Monday, October 31, 2016

Facing death


A picture can say more than thousands words. Or sometimes it can. When the volcano Mount Vesuvius near Naples in Italy erupted in the year of AD 79, at first nobody in the region understood what was happening. The volcano had been sleeping for 400 years and people had forgotten that living on a volcano could be dangerous. So the first reaction was going to see what it was. But soon it became clear that there was only one thing to do: flee. So that’s what most people did. Nevertheless many people in Pompeii, the biggest city in the region, died. The inhabitants of Herculaneum were more fortunate and almost everybody survived. Or so it was thought, when the town was rediscovered in the 18th century. But not so long ago, in the 1980s, some 300 dead bodies of men, women and children were found in the boat houses along the beach.
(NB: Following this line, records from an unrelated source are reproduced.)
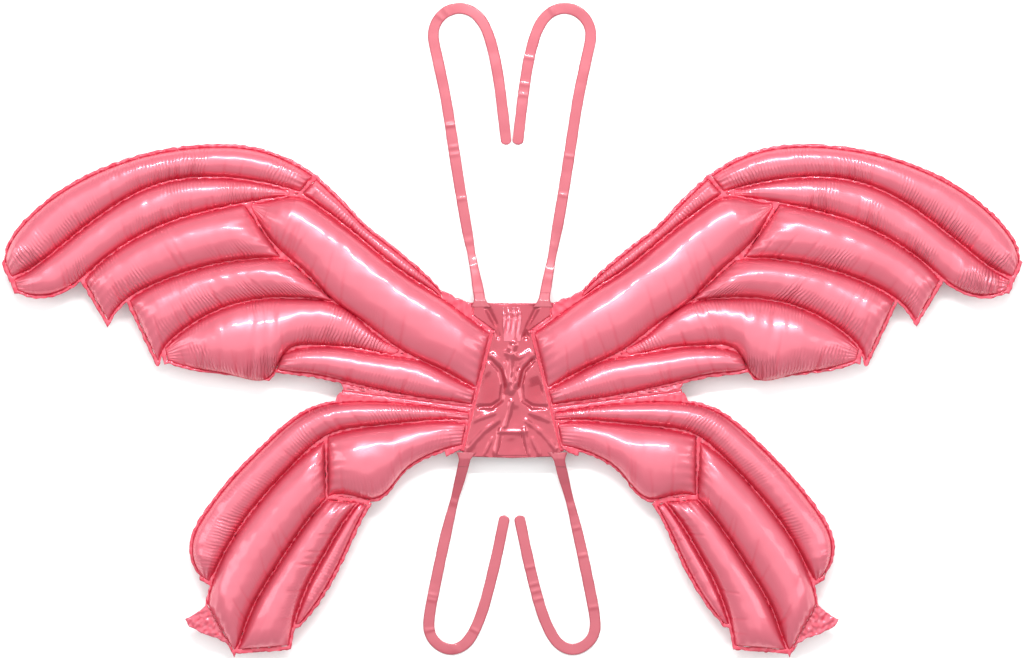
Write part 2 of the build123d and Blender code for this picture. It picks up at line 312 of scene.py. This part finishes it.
# ---------------------------------------------------------------- making pieces
def add_piece(name, points, faces, material, painted_shade=None, pucker=None, uv=None):
    mesh = bpy.data.meshes.new(name)
    mesh.from_pydata(points.tolist(), [], faces)
    mesh.update()
    if painted_shade is not None:
        mesh.attributes.new("painted_shade", "FLOAT", "POINT").data.foreach_set("value", painted_shade.astype(np.float32))
    if pucker is not None:
        mesh.attributes.new("pucker", "FLOAT", "POINT").data.foreach_set("value", pucker.astype(np.float32))
    if uv is not None:
        corners = np.empty(len(mesh.loops), dtype=np.int32)
        mesh.loops.foreach_get("vertex_index", corners)
        mesh.uv_layers.new(name="film").data.foreach_set("uv", uv[corners].astype(np.float32).ravel())
    mesh.polygons.foreach_set("use_smooth", np.ones(len(mesh.polygons), dtype=bool))
    mesh.materials.append(material)
    piece = bpy.data.objects.new(name, mesh)
    bpy.context.scene.collection.objects.link(piece)
    return piece


def closed_faces(rows, columns):
    """Faces of a top grid, of the bottom grid that comes after it, and of the band round their edges."""
    size = rows * columns
    i, j = np.meshgrid(np.arange(rows - 1), np.arange(columns - 1), indexing="ij")
    corner = (i * columns + j).ravel()
    top = np.stack([corner, corner + columns, corner + columns + 1, corner + 1], 1)
    bottom = top[:, ::-1] + size
    ring = list(range(columns))
    ring += [k * columns + columns - 1 for k in range(1, rows)]
    ring += [(rows - 1) * columns + k for k in range(columns - 2, -1, -1)]
    ring += [k * columns for k in range(rows - 2, 0, -1)]
    ring = np.array(ring)
    after = np.roll(ring, -1)
    band = np.stack([ring, after, after + size, ring + size], 1)
    return np.concatenate([top, bottom, band])


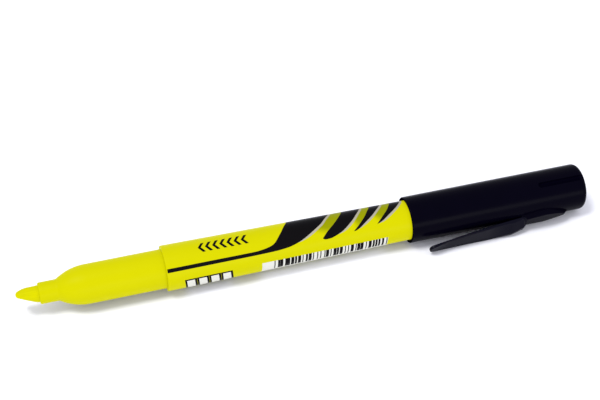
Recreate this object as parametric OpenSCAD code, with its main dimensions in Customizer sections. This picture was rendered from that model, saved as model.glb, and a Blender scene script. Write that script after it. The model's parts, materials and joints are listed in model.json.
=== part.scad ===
// Pen-style highlighter lying on a table, its cap posted on the tail.
// Millimetres. +X runs along the pen from the nib to the closed end of the cap, +Z is up.
// The origin is below the middle of the pen, on the surface that it lies on.

/* [Barrel] */
// Length of the barrel tube, front edge to rear edge
barrel_len = 84; // [70:0.5:101]
// Outside diameter of the barrel at its front edge
barrel_front_d = 10.8; // [9:0.1:13]
// Draft of the barrel, in degrees a side; it narrows towards the tail
barrel_draft = 0.6; // [0.3:0.05:0.8]
// Wall of the barrel at its rear edge
barrel_wall = 0.75; // [0.6:0.05:1]
// Wall of the barrel round the skirt of the nose section
socket_wall = 0.93; // [0.85:0.01:1.2]
// Length of the skirt that plugs into the barrel
socket_len = 12; // [8:0.5:16]
// Radius on the front edge of the barrel
barrel_edge_r = 0.15; // [0.05:0.05:0.3]

/* [Nose section] */
// Height of the barrel's front edge above the grip
step_h = 0.78; // [0.6:0.02:0.84]
// Length of the straight grip
grip_len = 17.8; // [14:0.2:22]
// Length of the rounded shoulder in front of the grip
flare_len = 6.9; // [5.6:0.1:8.4]
// Diameter of the collar that holds the nib
collar_d = 5.04; // [4.6:0.02:6.1]
// Length of the collar
collar_len = 4.3; // [3.5:0.1:5.2]
// Radius on the front edge of the collar
collar_edge_r = 0.35; // [0.1:0.05:0.4]
// Fillet where the collar meets the shoulder
collar_fillet_r = 1; // [0.5:0.1:1.4]
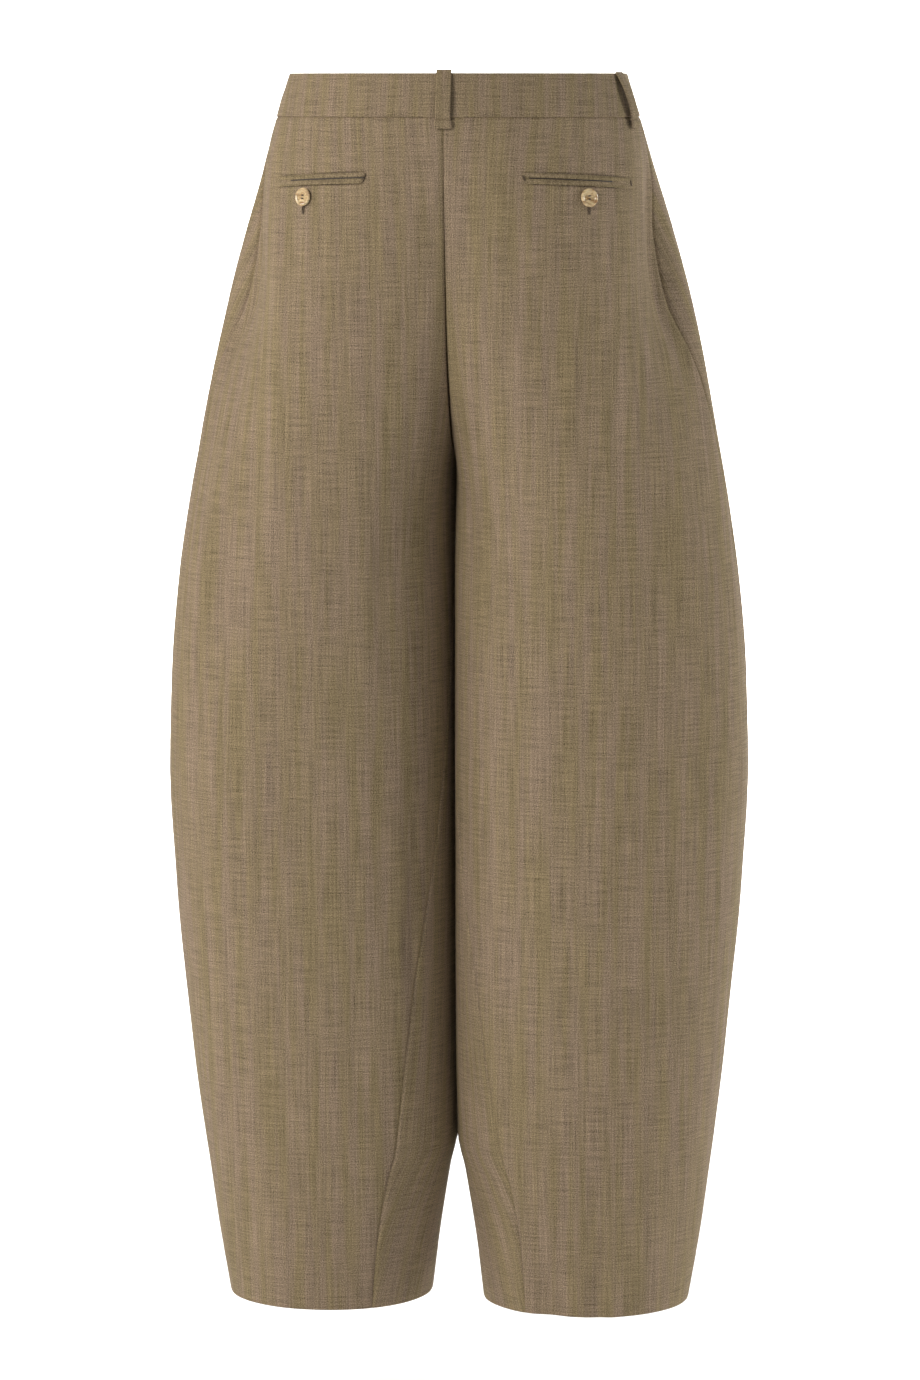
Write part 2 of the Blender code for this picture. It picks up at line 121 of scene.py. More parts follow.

Maybe they had been enclosed by the volcano and the sea, because they had no boats to escape, or maybe they had taken shelter and waited till they could go home again. Suddenly, “a scorching cloud of superheated volcanic ash burst into the crowded shelters. They were instantly fried alive.” The refugees thought to have escaped the danger, but death has overtaken them. However, it didn’t occur that fast that these poor people didn’t realize what was happening and what was waiting them. Look at the positions of the bodies. Look at the faces. Even though not more than the skulls remain from the faces, we still can see how afraid these people were and that they looked into the death’s eyes. They were literally facing death.